- **Written request**: Pull out every line in the data that has the string "JSON" in it.

- **Input**:
* * * * * * *
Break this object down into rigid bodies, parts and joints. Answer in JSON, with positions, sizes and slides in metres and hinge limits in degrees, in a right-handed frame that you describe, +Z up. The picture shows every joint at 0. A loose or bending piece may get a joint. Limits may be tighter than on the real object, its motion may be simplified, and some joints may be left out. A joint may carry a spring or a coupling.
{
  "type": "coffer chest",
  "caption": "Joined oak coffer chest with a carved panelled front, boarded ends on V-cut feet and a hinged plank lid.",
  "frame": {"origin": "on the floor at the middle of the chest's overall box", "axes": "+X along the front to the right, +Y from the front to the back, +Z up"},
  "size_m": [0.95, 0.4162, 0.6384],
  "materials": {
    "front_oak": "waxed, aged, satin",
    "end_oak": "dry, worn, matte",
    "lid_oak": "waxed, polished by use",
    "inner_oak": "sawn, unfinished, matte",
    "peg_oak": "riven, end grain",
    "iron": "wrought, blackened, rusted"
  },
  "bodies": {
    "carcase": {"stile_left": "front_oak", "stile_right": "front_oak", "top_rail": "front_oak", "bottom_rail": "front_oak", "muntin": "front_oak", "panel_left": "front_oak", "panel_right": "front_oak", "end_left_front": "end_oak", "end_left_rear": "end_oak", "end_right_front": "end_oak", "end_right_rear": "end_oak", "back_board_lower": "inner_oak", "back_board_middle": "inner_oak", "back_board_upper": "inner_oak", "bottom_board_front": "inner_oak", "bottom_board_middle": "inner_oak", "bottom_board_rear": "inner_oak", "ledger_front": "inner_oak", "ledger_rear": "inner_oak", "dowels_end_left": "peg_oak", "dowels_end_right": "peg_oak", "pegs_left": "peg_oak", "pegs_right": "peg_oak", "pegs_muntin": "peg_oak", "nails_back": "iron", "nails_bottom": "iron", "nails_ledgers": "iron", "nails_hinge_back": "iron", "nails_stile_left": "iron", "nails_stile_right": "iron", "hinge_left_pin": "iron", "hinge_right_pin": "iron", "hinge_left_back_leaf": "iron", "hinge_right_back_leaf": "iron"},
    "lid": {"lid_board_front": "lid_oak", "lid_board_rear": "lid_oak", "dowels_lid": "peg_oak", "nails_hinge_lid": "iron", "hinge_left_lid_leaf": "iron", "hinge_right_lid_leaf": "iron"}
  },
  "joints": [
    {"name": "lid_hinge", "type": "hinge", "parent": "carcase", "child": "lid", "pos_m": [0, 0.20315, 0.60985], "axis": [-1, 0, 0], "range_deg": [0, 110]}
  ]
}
* * * * * * *
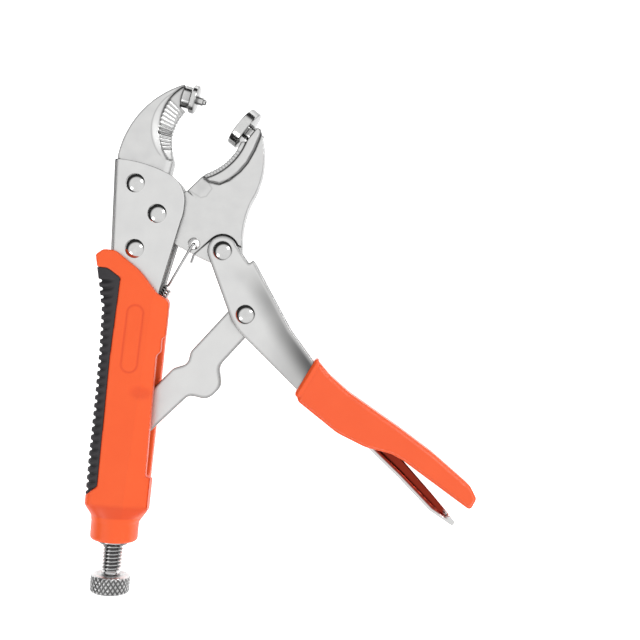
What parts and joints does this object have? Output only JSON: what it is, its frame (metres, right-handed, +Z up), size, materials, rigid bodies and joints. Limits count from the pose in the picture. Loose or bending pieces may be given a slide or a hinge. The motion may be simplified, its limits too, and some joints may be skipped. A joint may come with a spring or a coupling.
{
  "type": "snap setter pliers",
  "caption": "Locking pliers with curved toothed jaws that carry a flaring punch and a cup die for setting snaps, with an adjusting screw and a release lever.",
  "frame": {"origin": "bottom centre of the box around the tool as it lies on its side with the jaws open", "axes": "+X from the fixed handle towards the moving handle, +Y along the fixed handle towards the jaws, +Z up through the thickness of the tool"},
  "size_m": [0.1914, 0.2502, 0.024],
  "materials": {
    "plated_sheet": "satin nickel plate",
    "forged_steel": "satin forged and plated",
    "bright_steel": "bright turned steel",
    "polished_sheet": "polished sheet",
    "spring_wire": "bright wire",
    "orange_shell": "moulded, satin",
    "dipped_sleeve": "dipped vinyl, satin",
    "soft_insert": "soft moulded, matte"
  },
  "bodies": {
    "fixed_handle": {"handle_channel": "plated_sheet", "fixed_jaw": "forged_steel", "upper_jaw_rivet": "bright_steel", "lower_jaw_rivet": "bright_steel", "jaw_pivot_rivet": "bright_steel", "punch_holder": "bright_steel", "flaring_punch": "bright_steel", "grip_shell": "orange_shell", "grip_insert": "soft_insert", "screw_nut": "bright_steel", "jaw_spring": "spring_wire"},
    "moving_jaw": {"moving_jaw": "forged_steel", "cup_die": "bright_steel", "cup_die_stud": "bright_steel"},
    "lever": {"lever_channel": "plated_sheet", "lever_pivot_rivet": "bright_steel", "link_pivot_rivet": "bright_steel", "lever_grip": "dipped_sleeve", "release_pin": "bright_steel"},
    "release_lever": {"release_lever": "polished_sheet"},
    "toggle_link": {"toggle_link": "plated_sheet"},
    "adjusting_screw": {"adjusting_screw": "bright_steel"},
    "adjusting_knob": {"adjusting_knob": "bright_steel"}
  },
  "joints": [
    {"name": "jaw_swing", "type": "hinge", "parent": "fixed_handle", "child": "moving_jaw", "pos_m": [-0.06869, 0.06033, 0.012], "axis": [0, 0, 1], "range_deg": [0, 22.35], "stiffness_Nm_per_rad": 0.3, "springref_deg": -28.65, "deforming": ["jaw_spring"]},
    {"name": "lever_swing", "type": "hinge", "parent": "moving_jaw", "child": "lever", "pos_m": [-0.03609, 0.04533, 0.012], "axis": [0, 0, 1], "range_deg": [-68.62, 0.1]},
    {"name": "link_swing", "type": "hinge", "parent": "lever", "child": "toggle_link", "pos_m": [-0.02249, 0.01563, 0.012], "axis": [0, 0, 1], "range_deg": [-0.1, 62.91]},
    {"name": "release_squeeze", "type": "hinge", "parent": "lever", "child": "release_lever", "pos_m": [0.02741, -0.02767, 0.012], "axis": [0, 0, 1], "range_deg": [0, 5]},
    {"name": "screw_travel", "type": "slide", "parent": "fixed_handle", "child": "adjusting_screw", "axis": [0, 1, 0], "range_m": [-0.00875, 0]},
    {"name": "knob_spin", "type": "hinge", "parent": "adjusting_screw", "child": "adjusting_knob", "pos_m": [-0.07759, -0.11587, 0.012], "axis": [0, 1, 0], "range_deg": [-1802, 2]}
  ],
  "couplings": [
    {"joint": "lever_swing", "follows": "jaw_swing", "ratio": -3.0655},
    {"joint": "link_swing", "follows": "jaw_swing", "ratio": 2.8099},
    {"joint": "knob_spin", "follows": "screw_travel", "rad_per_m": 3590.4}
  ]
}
* * * * * * *
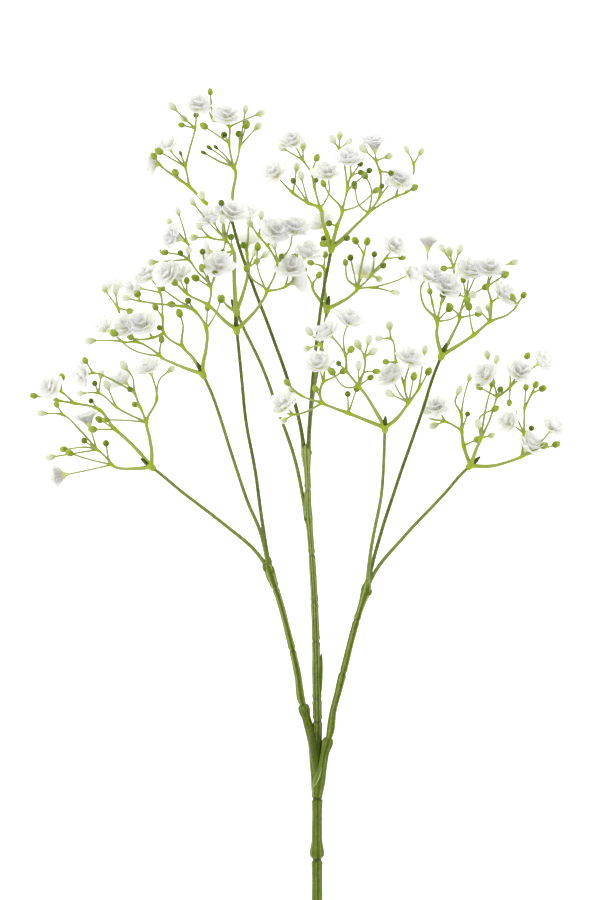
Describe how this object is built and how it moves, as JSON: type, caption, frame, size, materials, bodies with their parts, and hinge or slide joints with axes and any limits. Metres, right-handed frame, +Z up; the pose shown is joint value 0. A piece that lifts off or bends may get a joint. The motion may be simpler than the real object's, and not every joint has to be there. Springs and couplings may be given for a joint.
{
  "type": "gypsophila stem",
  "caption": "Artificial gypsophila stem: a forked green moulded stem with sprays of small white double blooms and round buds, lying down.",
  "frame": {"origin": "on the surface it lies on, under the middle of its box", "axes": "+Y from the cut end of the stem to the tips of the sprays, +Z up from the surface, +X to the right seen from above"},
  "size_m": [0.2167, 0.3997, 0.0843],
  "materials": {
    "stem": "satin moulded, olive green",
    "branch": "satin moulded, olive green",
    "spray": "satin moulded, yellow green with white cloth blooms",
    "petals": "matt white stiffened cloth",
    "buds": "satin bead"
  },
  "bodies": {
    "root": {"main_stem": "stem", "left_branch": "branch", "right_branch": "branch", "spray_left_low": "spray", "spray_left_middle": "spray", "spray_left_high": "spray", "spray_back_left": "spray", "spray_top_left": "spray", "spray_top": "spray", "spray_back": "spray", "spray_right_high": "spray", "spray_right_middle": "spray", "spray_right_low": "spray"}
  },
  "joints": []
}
* * * * * * *
- **Exercise result**:
Break this object down into rigid bodies, parts and joints. Answer in JSON, with positions, sizes and slides in metres and hinge limits in degrees, in a right-handed frame that you describe, +Z up. The picture shows every joint at 0. A loose or bending piece may get a joint. Limits may be tighter than on the real object, its motion may be simplified, and some joints may be left out. A joint may carry a spring or a coupling.
What parts and joints does this object have? Output only JSON: what it is, its frame (metres, right-handed, +Z up), size, materials, rigid bodies and joints. Limits count from the pose in the picture. Loose or bending pieces may be given a slide or a hinge. The motion may be simplified, its limits too, and some joints may be skipped. A joint may come with a spring or a coupling.
Describe how this object is built and how it moves, as JSON: type, caption, frame, size, materials, bodies with their parts, and hinge or slide joints with axes and any limits. Metres, right-handed frame, +Z up; the pose shown is joint value 0. A piece that lifts off or bends may get a joint. The motion may be simpler than the real object's, and not every joint has to be there. Springs and couplings may be given for a joint.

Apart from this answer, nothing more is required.